In a rush to drop knowledge I think some of you have gone off topic. The book isn't about intellectuals who are intellectualizing about postwhateverism. It's lamenting dumbass Americans who think Pearl Harbor triggered the Vietnam War or that Europe is a country.
I could do 2 of those three (and I could take a stab at the first), but perhaps you've chosen poor examples. There's plenty of engineering, or music, or business students who would not do well on your test but would school you in other areas, and those areas are worthwhile as well.
what's the point of all that book learning when people are losing jobs everywhere?
There's often a distinction made between two types of learning being dispensed in schools, namely education and instruction; the first one being a compendium of various information, most of them related to social sciences, that any adult citizen should, at a minimum, have a working knowledge of and the other one being skills necessary to qualify as a worker operating in a specific trade (advanced physics and engineers). The lament one often hears is directed at the declining quality of education and how it affects the ability to engage the socio-political sphere in any meaningful way. The shift towards a purely practical (think market-driven) approach to education has been identified as the culprit by many strident groups but I don't see is as being as cut and dry as that.

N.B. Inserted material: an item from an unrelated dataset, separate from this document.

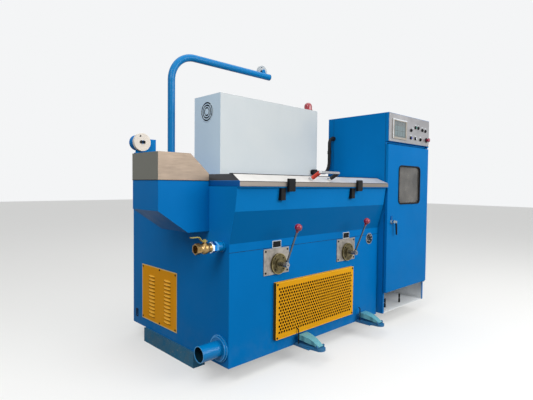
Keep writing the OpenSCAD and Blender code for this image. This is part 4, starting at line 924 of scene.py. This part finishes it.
for material, spots in panel["caps"].items():
    repeatOn(material.name + "_discs", domedCap(panel["capRadius"], panel["capHeight"]),
             panelSpots(spots, capFace), front, material)
tagWidth, tagHeight, tagThick = panel["tag"]
tagSpots = [spot for spots in panel["caps"].values() for spot in spots] + panel["dark"]
repeatOn("button_tags", lambda shape: addBox(shape, (-tagWidth / 2, -tagHeight / 2, 0),
                                             (tagWidth / 2, tagHeight / 2, tagThick)),
         panelSpots(tagSpots, panelLow.y, panel["tagRise"]), front, labelWhite)
repeatOn("panel_screws", capScrew(panel["screwRadius"], panel["screwHeight"]),
         corners(panelLow, panelHigh, panel["screwInset"], (1, panelLow.y)), front, brightSteel)
screen = {"columns": 4, "rows": 2, "margin": 0.014, "gap": 0.006, "proud": 0.0004, "header": 0.03,
          "edge": 0.009}
low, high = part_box("screen_glass")


def screenTiles(shape):
    wide = (high.x - low.x - 2 * screen["margin"] + screen["gap"]) / screen["columns"]
    tall = (high.z - low.z - 2 * screen["margin"] - screen["header"] + screen["gap"]) / screen["rows"]
    for column in range(screen["columns"]):
        for row in range(screen["rows"]):
            x, z = low.x + screen["margin"] + column * wide, low.z + screen["margin"] + row * tall
            addBox(shape, (x, low.y - screen["proud"], z),
                   (x + wide - screen["gap"], low.y, z + tall - screen["gap"]))


screenTone = moulded("screenTone", "#6E7D80", "#637275", rough=(0.3, 0.4), grain=3, relief=0.05)
meshObject("screen_tiles", screenTiles, screenTone)
bezelLow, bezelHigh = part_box("screen_bezel")


# Painted highlight: a pale strip on the left and the top of the surround
def bezelHighlight(shape):
    wide, near, far = screen["edge"], bezelLow.y - screen["proud"], bezelLow.y + sink
    addBox(shape, (bezelLow.x, near, bezelLow.z), (bezelLow.x + wide, far, bezelHigh.z))
    addBox(shape, (bezelLow.x + wide, near, bezelHigh.z - wide), (bezelHigh.x, far, bezelHigh.z))


meshObject("bezel_edges", bezelHighlight, whiteCap)
print("control panel dressed")

# Cabinet: a keyhole in the lock, dark strips of painted shade in the joints on its left side, a cap over the
# upper hinge, and two rubber mounts in the recess
cabinet = {"joint": 0.0022, "jointProud": 0.0004, "joints": (0.03, 0.62), "jointInset": 0.004, "cap": 0.028,
           "mountX": (1.944, 2.221), "mountY": -0.71, "traySheet": 0.003, "keyhole": 0.0055,
           "keyholeRise": 0.014, "keyholeDepth": 0.002,
           "mountTiers": ((0, 0.04, 0.009, 0.002), (0.0395, 0.008, 0.0054, 0),
                          (0.047, 0.041, 0.00855, 0.002))}
low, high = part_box("cabinet_shell")
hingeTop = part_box("door_hinges")[1].z
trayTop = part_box("cabinet_floor")[0].z + cabinet["traySheet"]


def sideJointShade(shape):
    for inset in cabinet["joints"]:
        y = low.y + inset
        addBox(shape, (low.x - cabinet["jointProud"], y, low.z + cabinet["jointInset"]),
               (low.x + sink, y + cabinet["joint"], high.z - cabinet["jointInset"]))


# Rubber mount standing on the origin: a lower and an upper buffer with a thinner neck between them.
# A tier is (start, length, radius, bevel).
def rubberMount(shape):
    for start, length, radius, bevel in cabinet["mountTiers"]:
        addDisc(shape, (0, 0, start), top, radius, length, 24, bevel)


# Sheet cap over the upper hinge, between the door and the control panel
def hingeCap(shape):
    addBox(shape, (high.x - cabinet["cap"], low.y, hingeTop + 0.001),
           (high.x, low.y + cabinet["cap"], panelLow.z + 0.0005), 0.0008)


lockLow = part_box("door_lock")[0]
meshObject("cabinet_side_joints", sideJointShade, labelBlack)
meshObject("hinge_cap", hingeCap, enamel)
repeatOn("rubber_mounts", rubberMount, [(x, cabinet["mountY"], trayTop) for x in cabinet["mountX"]], top,
         blackRubber)
meshObject("keyhole", lambda shape: addDisc(
    shape, (middle("door_lock").x, lockLow.y + sink, lockLow.z + cabinet["keyholeRise"]), front,
    cabinet["keyhole"], cabinet["keyholeDepth"], 24, 0.0005), blackPlastic, "door")
print("cabinet dressed")

# Pedals: painted nuts on the pin of each treadle
pedal = {"cheek": 0.039, "nutRadius": 0.0085, "nutHeight": 0.006}
for joint in frame["joints"]:
    if joint["child"] in ("left_pedal", "right_pedal"):
        x, y, z = joint["pos_m"]
        for side in (-1, 1):
            name = joint["child"] + ("_nut_left" if side < 0 else "_nut_right")
            repeatOn(name, hexNut(pedal["nutRadius"], pedal["nutHeight"]),
                     [(x + side * pedal["cheek"], y, z)], (side, 0, 0), castBlue)
print("pedals dressed")

# Stage: pale floor, white backdrop colour, and soft studio light. The floor and the world are pale where the
# camera, gloss or glass sees them, and quieter for the light they throw on the machine.
stage = {"floorSeen": "#BDBDBB", "floorBounce": "#666664", "glowColour": "#F2F2F1", "floorGlow": 0.42,
         "floorReach": 30, "backdrop": "#F4F5F6", "ambient": 0.44}
reach = stage["floorReach"]
floorMesh = bpy.data.meshes.new("studio_floor")
floorMesh.from_pydata([(-reach, -reach, 0), (reach, -reach, 0), (reach, reach, 0), (-reach, reach, 0)], [],
                      [(0, 1, 2, 3)])
floor = linkObject("studio_floor", floorMesh)


# 1 for a camera, gloss or glass ray, 0 for the rays that carry the bounced light
def seenDirectly(tree):
    path = addNode(tree, "ShaderNodeLightPath")
    gloss = addNode(tree, "ShaderNodeMath", {0: path.outputs["Is Glossy Ray"],
                                             1: path.outputs["Is Transmission Ray"]}, operation="MAXIMUM")
    return addNode(tree, "ShaderNodeMath", {0: path.outputs["Is Camera Ray"], 1: gloss.outputs[0]},
                   operation="MAXIMUM").outputs[0]


floorMaterial, floorTree, floorShader = newFinish("studioFloor", stage["floorBounce"])[:3]
paintOver(floorMaterial, seenDirectly(floorTree), stage["floorSeen"])
floorShader.inputs["Roughness"].default_value = 0.8
floorShader.inputs["Emission Color"].default_value = linear(stage["glowColour"])
floorGlow = addNode(floorTree, "ShaderNodeMath", {0: seenDirectly(floorTree), 1: stage["floorGlow"]},
                    operation="MULTIPLY").outputs[0]
floorTree.links.new(floorGlow, floorShader.inputs["Emission Strength"])
floorShader.inputs["Specular IOR Level"].default_value = 0.2
floorMesh.materials.append(floorMaterial)


def areaLight(name, place, target, size, power, colour=(1, 1, 1)):
    data = bpy.data.lights.new(name, "AREA")
    data.shape = "RECTANGLE"
    data.size, data.size_y = size
    data.energy = power
    data.color = colour
    obj = linkObject(name, data)
    obj.location = place
    obj.rotation_euler = (Vector(target) - Vector(place)).to_track_quat("-Z", "Y").to_euler()
    obj.visible_camera = False


# Soft boxes, in metres and watts
lamps = {
    "overhead": {"place": (1.0, -0.5, 6.0), "target": (1.0, 0.0, 0.8), "size": (7, 6), "power": 150,
                 "colour": (1, 0.99, 0.97)},
    "frontSoft": {"place": (2.6, -6.5, 3.4), "target": (1.2, -0.5, 0.9), "size": (5, 3.5), "power": 345},
    "leftSoft": {"place": (-3.5, -2.5, 4.5), "target": (0.3, -0.2, 1.3), "size": (3, 2.5), "power": 152,
                 "colour": (0.96, 0.98, 1)},
}
for name, lamp in lamps.items():
    areaLight(name, **lamp)
world = bpy.data.worlds.new("studio")
bpy.context.scene.world = world
world.use_nodes = True
worldTree = world.node_tree
backdrop = worldTree.nodes["Background"]
backdrop.inputs["Color"].default_value = linear(stage["backdrop"])
strength = addNode(worldTree, "ShaderNodeMapRange", {"Value": seenDirectly(worldTree),
                                                     "To Min": stage["ambient"]}).outputs["Result"]
worldTree.links.new(strength, backdrop.inputs["Strength"])
bpy.context.scene.view_settings.view_transform = "Standard"
print("stage set")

Who needs book learning if do have a job? You already gots the money.
I think (therefore I am) that it is two things. We pride ourselves on being a nation of "doer's", not thinkers, in the classical sense. The old "those who can, do and those who can't, teach". You are supposed to work 25 hours a day and try and make as much money as possible. Second thing is the information age. We have more information available to us then anyone can possibly even begin to use. Think of the most arcane subject and you can find all the info you need on wiki or similar. So do you sit around all day and contemplate the meaning of life or do you get venture capital and figure out a new search engine/medical breakthrough/ipod etc etc.
Americans love knowledge but eschew understanding.
Americans are not hostile to knowledge. They are practical, utilitarian about knowledge. If it is useful knowledge, they love it.
I think that it is more accurate to say that Americans edify information at the expense of knowledge and discernment. I come across a terrifying number of students whose heads are filled with facts (or whatever numbers pass as facts on the interwebz) but lack the ability to think, independently or otherwise.